Data excerpts:
#####
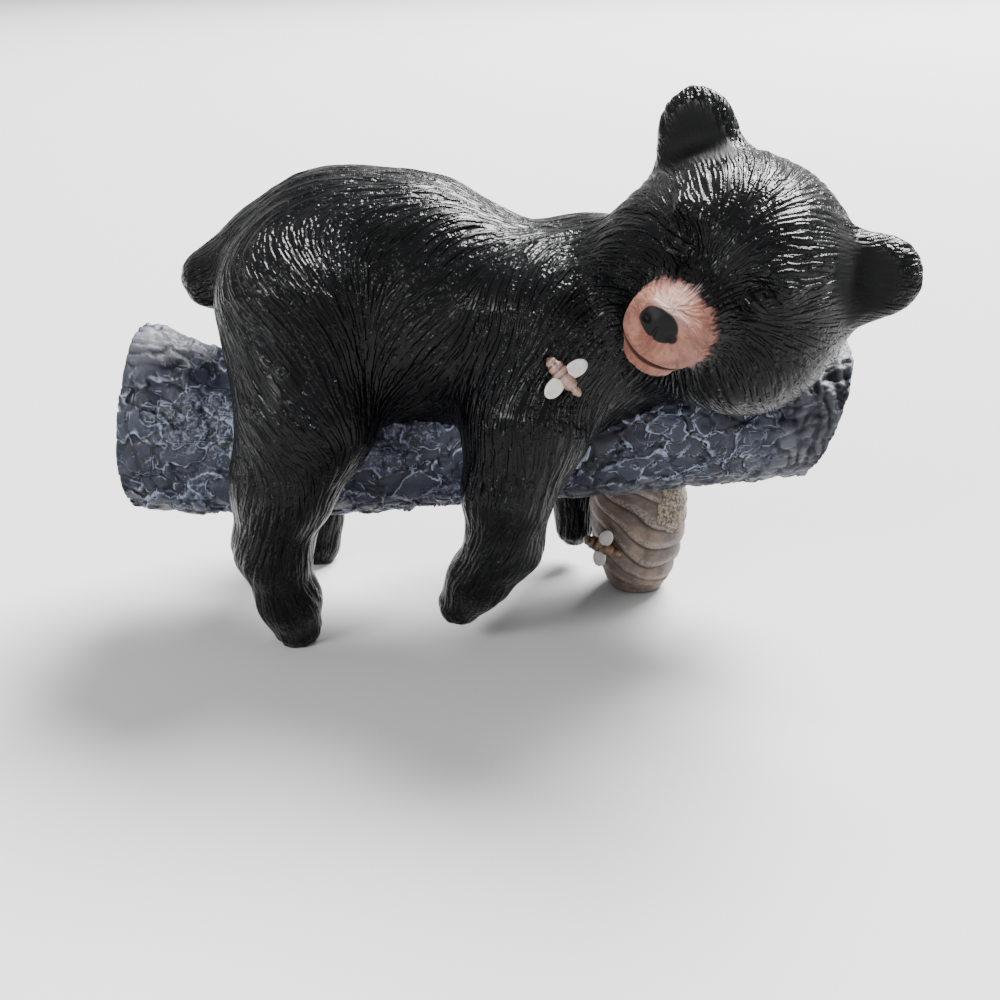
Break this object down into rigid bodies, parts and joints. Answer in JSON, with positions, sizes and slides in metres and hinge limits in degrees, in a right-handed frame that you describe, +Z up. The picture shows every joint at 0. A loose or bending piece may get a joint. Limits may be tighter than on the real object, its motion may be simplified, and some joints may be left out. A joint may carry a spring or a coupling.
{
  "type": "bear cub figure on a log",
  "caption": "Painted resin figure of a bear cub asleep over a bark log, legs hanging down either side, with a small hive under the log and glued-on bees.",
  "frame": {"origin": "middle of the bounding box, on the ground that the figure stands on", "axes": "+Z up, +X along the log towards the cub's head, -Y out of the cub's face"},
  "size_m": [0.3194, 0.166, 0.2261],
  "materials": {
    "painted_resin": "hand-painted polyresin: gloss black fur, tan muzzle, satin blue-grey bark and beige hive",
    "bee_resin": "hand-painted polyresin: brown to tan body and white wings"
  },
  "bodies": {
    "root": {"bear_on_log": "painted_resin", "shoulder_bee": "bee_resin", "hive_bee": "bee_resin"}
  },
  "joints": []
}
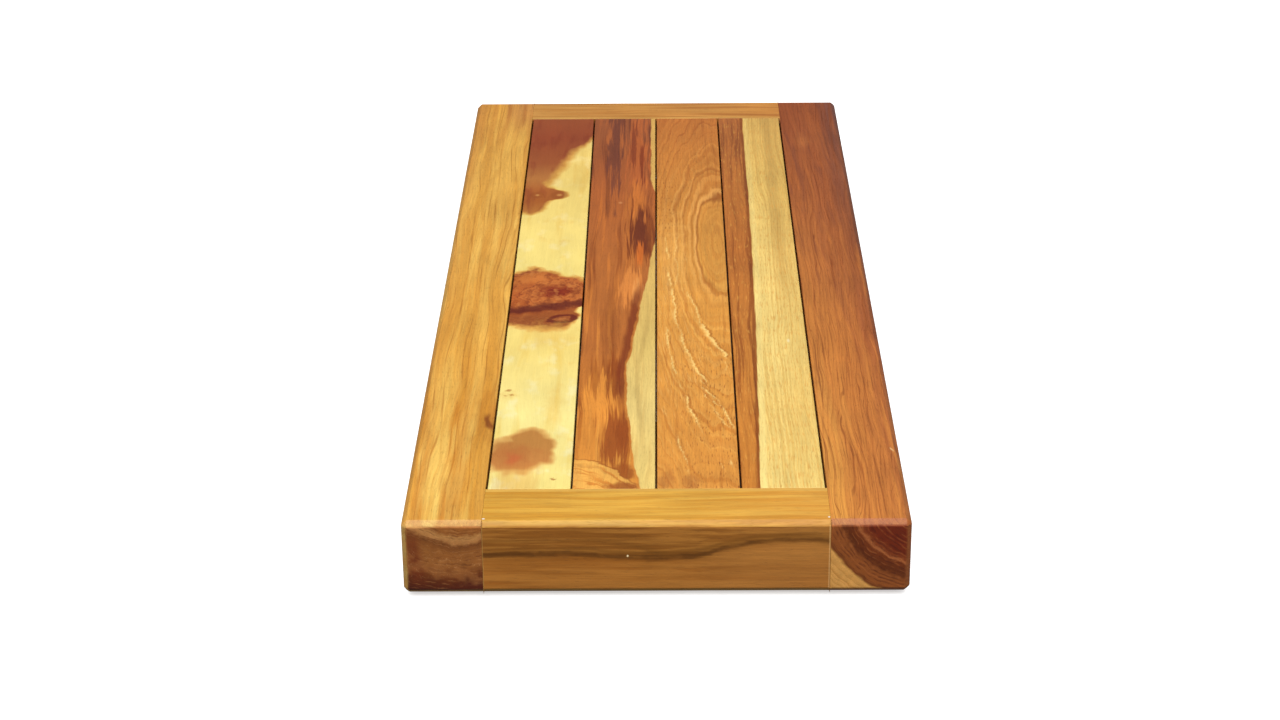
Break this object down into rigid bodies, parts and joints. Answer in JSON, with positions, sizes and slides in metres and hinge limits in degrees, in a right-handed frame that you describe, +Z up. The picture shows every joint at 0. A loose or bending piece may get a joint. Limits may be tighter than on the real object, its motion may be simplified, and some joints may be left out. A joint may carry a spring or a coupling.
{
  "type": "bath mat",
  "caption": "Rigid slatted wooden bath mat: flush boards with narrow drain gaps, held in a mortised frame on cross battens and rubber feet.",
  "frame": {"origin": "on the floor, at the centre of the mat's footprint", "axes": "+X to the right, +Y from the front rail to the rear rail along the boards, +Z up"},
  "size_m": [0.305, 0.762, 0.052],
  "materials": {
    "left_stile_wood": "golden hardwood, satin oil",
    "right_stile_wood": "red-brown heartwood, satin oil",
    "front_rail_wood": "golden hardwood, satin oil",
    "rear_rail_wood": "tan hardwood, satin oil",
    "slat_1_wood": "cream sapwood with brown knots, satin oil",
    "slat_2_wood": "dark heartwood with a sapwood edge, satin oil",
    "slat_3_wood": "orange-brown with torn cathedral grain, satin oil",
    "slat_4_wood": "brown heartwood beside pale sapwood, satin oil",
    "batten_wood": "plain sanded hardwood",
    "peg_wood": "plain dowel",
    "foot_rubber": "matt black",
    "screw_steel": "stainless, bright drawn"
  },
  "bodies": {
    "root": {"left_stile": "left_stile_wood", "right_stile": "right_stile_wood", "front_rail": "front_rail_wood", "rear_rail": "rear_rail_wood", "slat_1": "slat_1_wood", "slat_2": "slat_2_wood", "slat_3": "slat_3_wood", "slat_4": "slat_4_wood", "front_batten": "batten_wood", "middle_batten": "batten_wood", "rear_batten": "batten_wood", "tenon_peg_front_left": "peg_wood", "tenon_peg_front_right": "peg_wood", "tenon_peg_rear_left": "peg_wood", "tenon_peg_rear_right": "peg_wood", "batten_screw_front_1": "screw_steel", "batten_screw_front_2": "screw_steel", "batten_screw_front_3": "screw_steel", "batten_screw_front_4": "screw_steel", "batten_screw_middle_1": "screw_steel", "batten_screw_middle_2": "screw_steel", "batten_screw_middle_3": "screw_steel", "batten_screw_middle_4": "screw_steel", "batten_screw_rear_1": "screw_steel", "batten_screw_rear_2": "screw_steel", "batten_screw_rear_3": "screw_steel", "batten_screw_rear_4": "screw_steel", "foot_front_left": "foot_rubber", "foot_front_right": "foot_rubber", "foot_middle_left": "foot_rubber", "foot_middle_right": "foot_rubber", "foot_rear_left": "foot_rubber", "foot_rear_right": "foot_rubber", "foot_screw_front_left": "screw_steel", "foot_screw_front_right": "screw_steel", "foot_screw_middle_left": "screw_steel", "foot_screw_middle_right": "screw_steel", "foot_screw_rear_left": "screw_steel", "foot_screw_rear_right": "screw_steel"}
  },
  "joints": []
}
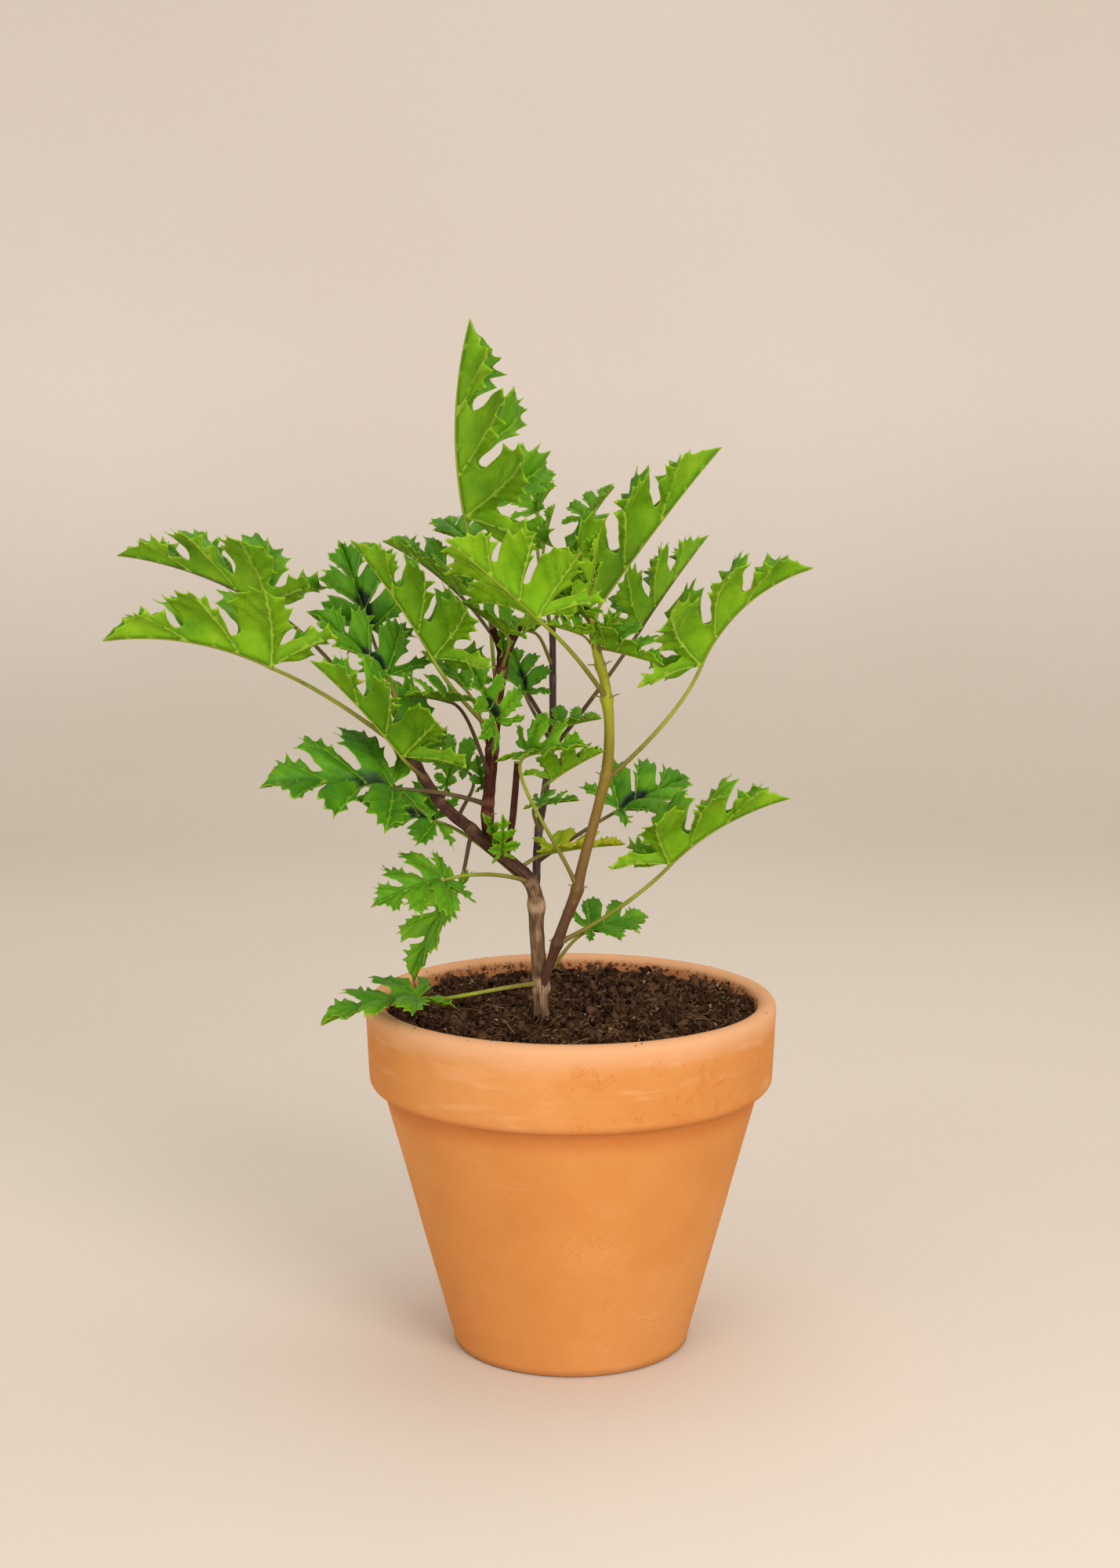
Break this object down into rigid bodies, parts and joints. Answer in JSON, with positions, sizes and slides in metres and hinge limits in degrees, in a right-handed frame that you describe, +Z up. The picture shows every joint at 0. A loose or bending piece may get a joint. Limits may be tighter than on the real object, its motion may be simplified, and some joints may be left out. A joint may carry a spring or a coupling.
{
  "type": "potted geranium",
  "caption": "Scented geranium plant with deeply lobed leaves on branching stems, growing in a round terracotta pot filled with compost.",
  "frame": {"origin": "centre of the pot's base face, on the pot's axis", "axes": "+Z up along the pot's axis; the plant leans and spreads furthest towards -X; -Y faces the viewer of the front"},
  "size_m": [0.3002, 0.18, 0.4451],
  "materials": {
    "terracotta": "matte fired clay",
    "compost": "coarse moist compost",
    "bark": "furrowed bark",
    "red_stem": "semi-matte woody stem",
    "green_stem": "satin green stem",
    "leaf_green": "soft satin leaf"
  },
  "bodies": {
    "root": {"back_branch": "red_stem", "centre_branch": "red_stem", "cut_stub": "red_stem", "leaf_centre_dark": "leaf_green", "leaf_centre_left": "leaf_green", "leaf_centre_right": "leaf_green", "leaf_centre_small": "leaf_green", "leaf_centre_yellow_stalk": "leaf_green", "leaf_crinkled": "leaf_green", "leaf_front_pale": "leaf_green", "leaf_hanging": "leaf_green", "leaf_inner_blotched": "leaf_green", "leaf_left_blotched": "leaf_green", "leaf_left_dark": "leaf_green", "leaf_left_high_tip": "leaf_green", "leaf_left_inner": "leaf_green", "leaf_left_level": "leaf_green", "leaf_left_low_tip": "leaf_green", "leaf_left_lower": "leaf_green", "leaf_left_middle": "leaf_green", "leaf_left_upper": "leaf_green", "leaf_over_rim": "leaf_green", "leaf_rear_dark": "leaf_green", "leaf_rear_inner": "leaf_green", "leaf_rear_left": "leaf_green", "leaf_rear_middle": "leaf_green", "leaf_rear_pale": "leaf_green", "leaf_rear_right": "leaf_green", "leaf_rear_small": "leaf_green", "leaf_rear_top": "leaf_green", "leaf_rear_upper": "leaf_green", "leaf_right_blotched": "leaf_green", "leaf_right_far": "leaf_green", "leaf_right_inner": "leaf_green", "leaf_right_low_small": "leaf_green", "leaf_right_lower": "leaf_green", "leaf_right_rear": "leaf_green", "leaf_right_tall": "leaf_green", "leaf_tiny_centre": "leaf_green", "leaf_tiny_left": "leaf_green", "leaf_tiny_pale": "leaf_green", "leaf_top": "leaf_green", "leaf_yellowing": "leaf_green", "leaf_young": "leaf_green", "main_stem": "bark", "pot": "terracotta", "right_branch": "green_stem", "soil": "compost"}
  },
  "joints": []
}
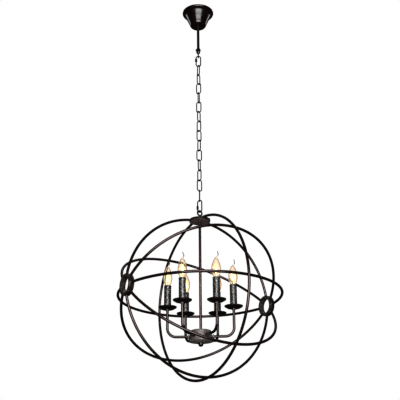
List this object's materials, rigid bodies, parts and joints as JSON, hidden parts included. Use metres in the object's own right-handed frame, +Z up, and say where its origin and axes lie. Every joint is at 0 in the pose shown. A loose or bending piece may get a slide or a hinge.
#####
Directions for this task: Could you repeat all of the material exactly? Pictures should not be copied.

Solution below:
Break this object down into rigid bodies, parts and joints. Answer in JSON, with positions, sizes and slides in metres and hinge limits in degrees, in a right-handed frame that you describe, +Z up. The picture shows every joint at 0. A loose or bending piece may get a joint. Limits may be tighter than on the real object, its motion may be simplified, and some joints may be left out. A joint may carry a spring or a coupling.
{
  "type": "bear cub figure on a log",
  "caption": "Painted resin figure of a bear cub asleep over a bark log, legs hanging down either side, with a small hive under the log and glued-on bees.",
  "frame": {"origin": "middle of the bounding box, on the ground that the figure stands on", "axes": "+Z up, +X along the log towards the cub's head, -Y out of the cub's face"},
  "size_m": [0.3194, 0.166, 0.2261],
  "materials": {
    "painted_resin": "hand-painted polyresin: gloss black fur, tan muzzle, satin blue-grey bark and beige hive",
    "bee_resin": "hand-painted polyresin: brown to tan body and white wings"
  },
  "bodies": {
    "root": {"bear_on_log": "painted_resin", "shoulder_bee": "bee_resin", "hive_bee": "bee_resin"}
  },
  "joints": []
}
Break this object down into rigid bodies, parts and joints. Answer in JSON, with positions, sizes and slides in metres and hinge limits in degrees, in a right-handed frame that you describe, +Z up. The picture shows every joint at 0. A loose or bending piece may get a joint. Limits may be tighter than on the real object, its motion may be simplified, and some joints may be left out. A joint may carry a spring or a coupling.
{
  "type": "bath mat",
  "caption": "Rigid slatted wooden bath mat: flush boards with narrow drain gaps, held in a mortised frame on cross battens and rubber feet.",
  "frame": {"origin": "on the floor, at the centre of the mat's footprint", "axes": "+X to the right, +Y from the front rail to the rear rail along the boards, +Z up"},
  "size_m": [0.305, 0.762, 0.052],
  "materials": {
    "left_stile_wood": "golden hardwood, satin oil",
    "right_stile_wood": "red-brown heartwood, satin oil",
    "front_rail_wood": "golden hardwood, satin oil",
    "rear_rail_wood": "tan hardwood, satin oil",
    "slat_1_wood": "cream sapwood with brown knots, satin oil",
    "slat_2_wood": "dark heartwood with a sapwood edge, satin oil",
    "slat_3_wood": "orange-brown with torn cathedral grain, satin oil",
    "slat_4_wood": "brown heartwood beside pale sapwood, satin oil",
    "batten_wood": "plain sanded hardwood",
    "peg_wood": "plain dowel",
    "foot_rubber": "matt black",
    "screw_steel": "stainless, bright drawn"
  },
  "bodies": {
    "root": {"left_stile": "left_stile_wood", "right_stile": "right_stile_wood", "front_rail": "front_rail_wood", "rear_rail": "rear_rail_wood", "slat_1": "slat_1_wood", "slat_2": "slat_2_wood", "slat_3": "slat_3_wood", "slat_4": "slat_4_wood", "front_batten": "batten_wood", "middle_batten": "batten_wood", "rear_batten": "batten_wood", "tenon_peg_front_left": "peg_wood", "tenon_peg_front_right": "peg_wood", "tenon_peg_rear_left": "peg_wood", "tenon_peg_rear_right": "peg_wood", "batten_screw_front_1": "screw_steel", "batten_screw_front_2": "screw_steel", "batten_screw_front_3": "screw_steel", "batten_screw_front_4": "screw_steel", "batten_screw_middle_1": "screw_steel", "batten_screw_middle_2": "screw_steel", "batten_screw_middle_3": "screw_steel", "batten_screw_middle_4": "screw_steel", "batten_screw_rear_1": "screw_steel", "batten_screw_rear_2": "screw_steel", "batten_screw_rear_3": "screw_steel", "batten_screw_rear_4": "screw_steel", "foot_front_left": "foot_rubber", "foot_front_right": "foot_rubber", "foot_middle_left": "foot_rubber", "foot_middle_right": "foot_rubber", "foot_rear_left": "foot_rubber", "foot_rear_right": "foot_rubber", "foot_screw_front_left": "screw_steel", "foot_screw_front_right": "screw_steel", "foot_screw_middle_left": "screw_steel", "foot_screw_middle_right": "screw_steel", "foot_screw_rear_left": "screw_steel", "foot_screw_rear_right": "screw_steel"}
  },
  "joints": []
}
Break this object down into rigid bodies, parts and joints. Answer in JSON, with positions, sizes and slides in metres and hinge limits in degrees, in a right-handed frame that you describe, +Z up. The picture shows every joint at 0. A loose or bending piece may get a joint. Limits may be tighter than on the real object, its motion may be simplified, and some joints may be left out. A joint may carry a spring or a coupling.
{
  "type": "potted geranium",
  "caption": "Scented geranium plant with deeply lobed leaves on branching stems, growing in a round terracotta pot filled with compost.",
  "frame": {"origin": "centre of the pot's base face, on the pot's axis", "axes": "+Z up along the pot's axis; the plant leans and spreads furthest towards -X; -Y faces the viewer of the front"},
  "size_m": [0.3002, 0.18, 0.4451],
  "materials": {
    "terracotta": "matte fired clay",
    "compost": "coarse moist compost",
    "bark": "furrowed bark",
    "red_stem": "semi-matte woody stem",
    "green_stem": "satin green stem",
    "leaf_green": "soft satin leaf"
  },
  "bodies": {
    "root": {"back_branch": "red_stem", "centre_branch": "red_stem", "cut_stub": "red_stem", "leaf_centre_dark": "leaf_green", "leaf_centre_left": "leaf_green", "leaf_centre_right": "leaf_green", "leaf_centre_small": "leaf_green", "leaf_centre_yellow_stalk": "leaf_green", "leaf_crinkled": "leaf_green", "leaf_front_pale": "leaf_green", "leaf_hanging": "leaf_green", "leaf_inner_blotched": "leaf_green", "leaf_left_blotched": "leaf_green", "leaf_left_dark": "leaf_green", "leaf_left_high_tip": "leaf_green", "leaf_left_inner": "leaf_green", "leaf_left_level": "leaf_green", "leaf_left_low_tip": "leaf_green", "leaf_left_lower": "leaf_green", "leaf_left_middle": "leaf_green", "leaf_left_upper": "leaf_green", "leaf_over_rim": "leaf_green", "leaf_rear_dark": "leaf_green", "leaf_rear_inner": "leaf_green", "leaf_rear_left": "leaf_green", "leaf_rear_middle": "leaf_green", "leaf_rear_pale": "leaf_green", "leaf_rear_right": "leaf_green", "leaf_rear_small": "leaf_green", "leaf_rear_top": "leaf_green", "leaf_rear_upper": "leaf_green", "leaf_right_blotched": "leaf_green", "leaf_right_far": "leaf_green", "leaf_right_inner": "leaf_green", "leaf_right_low_small": "leaf_green", "leaf_right_lower": "leaf_green", "leaf_right_rear": "leaf_green", "leaf_right_tall": "leaf_green", "leaf_tiny_centre": "leaf_green", "leaf_tiny_left": "leaf_green", "leaf_tiny_pale": "leaf_green", "leaf_top": "leaf_green", "leaf_yellowing": "leaf_green", "leaf_young": "leaf_green", "main_stem": "bark", "pot": "terracotta", "right_branch": "green_stem", "soil": "compost"}
  },
  "joints": []
}
List this object's materials, rigid bodies, parts and joints as JSON, hidden parts included. Use metres in the object's own right-handed frame, +Z up, and say where its origin and axes lie. Every joint is at 0 in the pose shown. A loose or bending piece may get a slide or a hinge.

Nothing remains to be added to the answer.